Phoenix’s Eric Bledsoe and Charlotte’s Michael Kidd-Gilchrist stood out for their respective impacts and consistency. For players I bucketed as “starters,” they finished 1st (MKG) and 5th (Bledsoe) in total games missed over the past three seasons. MKG missed 75 games last season with a shoulder injury, but it wasn’t exactly a new trend as he missed 27 and 20 games the previous two seasons. For Bledsoe, he’s had multiple meniscus injuries and missed 39 in 13-14 and 51 last season.
Both players accompany those costly missed game counts with significant impacts in the win/loss measures. MKG with his average-to-below-average stats doesn’t fare well in WORP measures (0.3, 0.7, 0), but looks tremendous in Raw Lost wins (3.3, 7.3, and 10.6 – though the last one falls in the Paul George 14-15 bucket given he only played 7 games). Additionally, MKG’s impact almost falls in the historic Shane Battier corollary of intangibles as articulated by coach Steve Clifford: “Last year, obviously, we played well without him. The first two years that we were here, literally when he played, we played well, and when he didn’t, we couldn’t win. He impacts winning in so many ways.”

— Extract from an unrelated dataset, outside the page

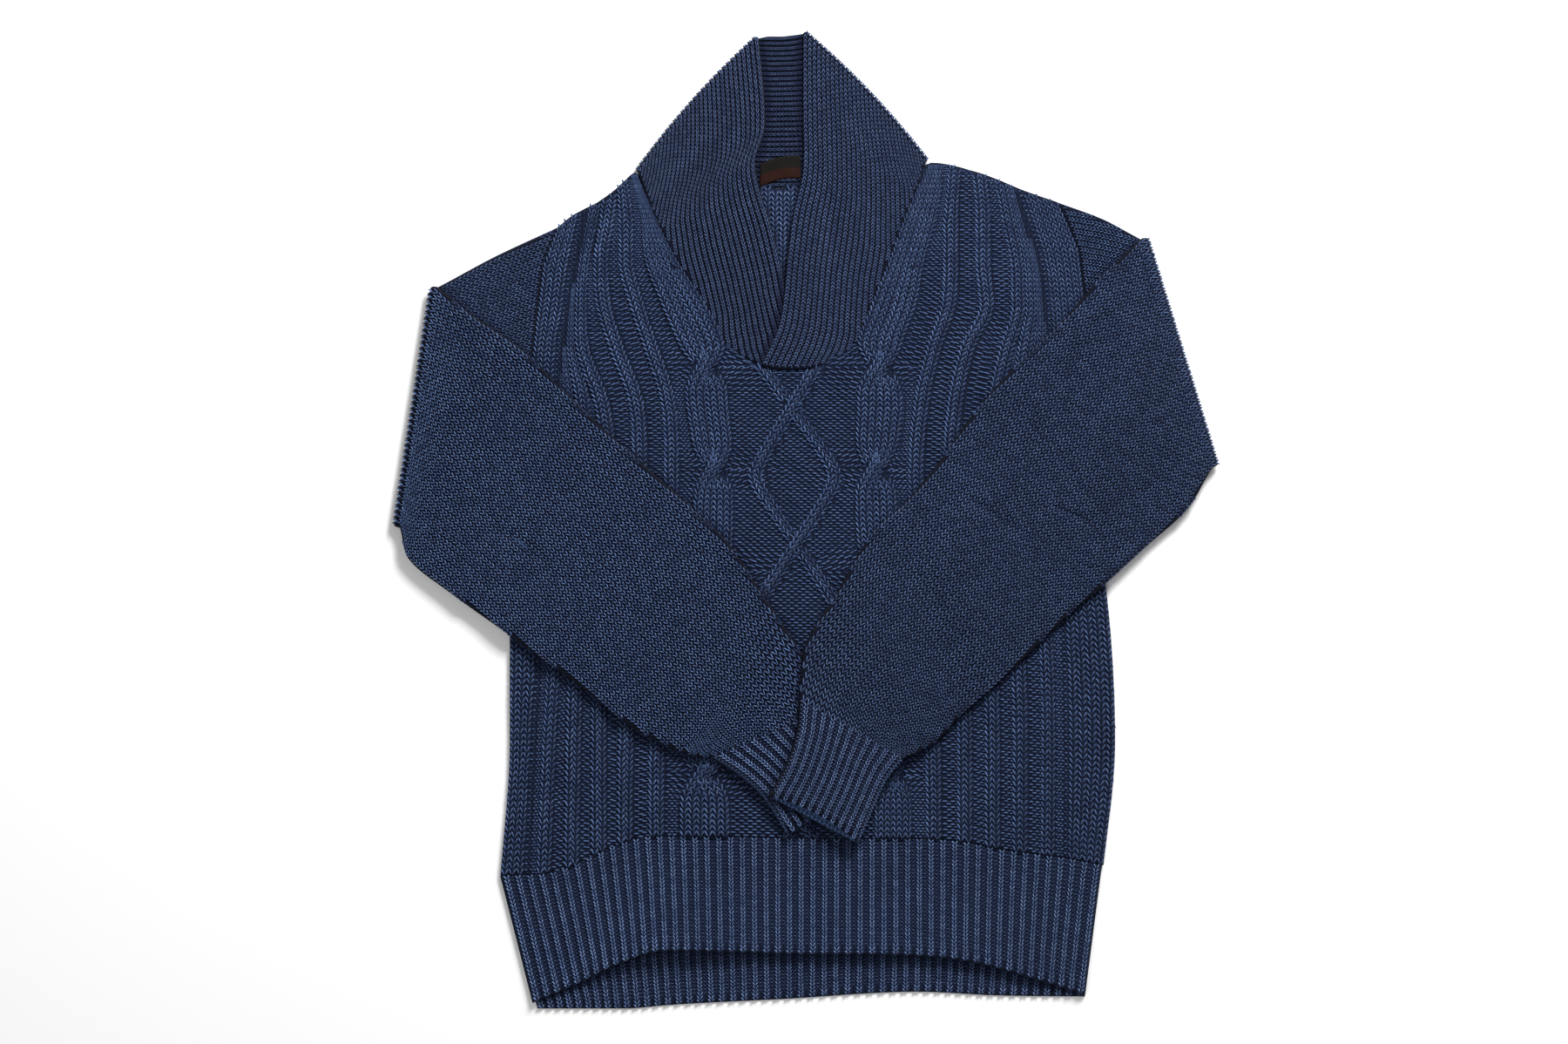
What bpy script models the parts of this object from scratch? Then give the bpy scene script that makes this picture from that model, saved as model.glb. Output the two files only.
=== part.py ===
"""Cable-knit V-neck sweater with a shawl collar, laid flat with both sleeves folded over its front.

The back lies on the table and the front lies on the back. Each sleeve is a flattened tube that runs
out from the armhole, turns over at a slanting fold and comes back across the front, the right one
on top of the left one. The collar is one ribbed band: its stand lies flat above the back, both of
its ends turn over at slanting folds and come down the neckline, and the right end laps the left.

Sizes are in millimetres and are scaled to metres where a mesh is made. X runs across the sweater,
Y up towards the collar and Z away from the table. The origin is on the table, under the middle of
the outline. Left and right are as seen from above.
"""

from math import cos, hypot, pi, sin

import bmesh
import bpy

MM = 0.001

# Cloth and seams
WALL = 2.6              # body knit, ladders between the ribs
SLEEVE_WALL = 2.4
COLLAR_WALL = 2.2
SEAM_GAP = 0.3          # between the edges of two pieces that are sewn together
LAY_GAP = 0.3           # between two layers that lie on each other
EDGE_ROUND = 1.3        # drop of the outer face at a rounded edge
EDGE_INSET = 4.0        # width of a rounded edge

# Relief of the front
RIB_HALF = 6.5          # half the foot of a two-column rib
RIB_RISE = 1.3
CROWDED_HALF = 0.48     # widest half foot of a rib, as a share of the way to its neighbour
SQUEEZED_RIBS = (0.22, 0.68)    # places of the two outer ribs between the trough and the third
LEAST_ROOM = 1.5
TROUGH_HALF = 3.0
TROUGH_DEPTH = 0.9
CABLE_RISE = 2.1
CABLE_PERIOD = 85.0     # from one crossing to the next
CABLE_CROSSING = 128.0  # height of the top crossing
CABLE_GROOVE = 0.35     # share of the rise lost between the strands where they lie side by side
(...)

Bledsoe’s won/loss impact is well-represented across any of the three measures I’m using:

With Bledsoe on the floor, Phoenix is winning roughly 5-8 more games each season. Like New Orleans, the Suns have experienced maddening volatility over the past few seasons. In-season coaching changes, injuries, and locker room deterioration catalyzed by the Suns trading away one of the Morris twins destabilized the hell out of this team. Amidst all that disarray, Bledsoe, aka Baby LeBron, missing 91 games was the icing on the pain cake. As the Suns best player, he has the appearance of being the single most important player to the Suns’ success. What happened to the days of Phoenix’s training squad stitching together the careers of Steve Nash and Grant Hill? Where for art thou Eric Bledsoe’s health?
Injuries are the scourge of sports. They cost teams and cable networks money, muddy the waters of historical context, force us to question the outcomes of competitive contests; they’re annoying, they’re painful, heartbreaking dings, pulls, tears, and breaks that act as a kick to the groin or a slap upside the head. Injuries suck. And yet, our bodies are fallible and fragile; we live in the suck. And every game, every minute missed comes with some cost. Sleep well tonight friends, because we never know when our favorite player might step on a rake and have the handle swing up and smack him in the face and nose leaving them concussed with a broken nose and an uncomfortable seat at the end of the bench in street clothes.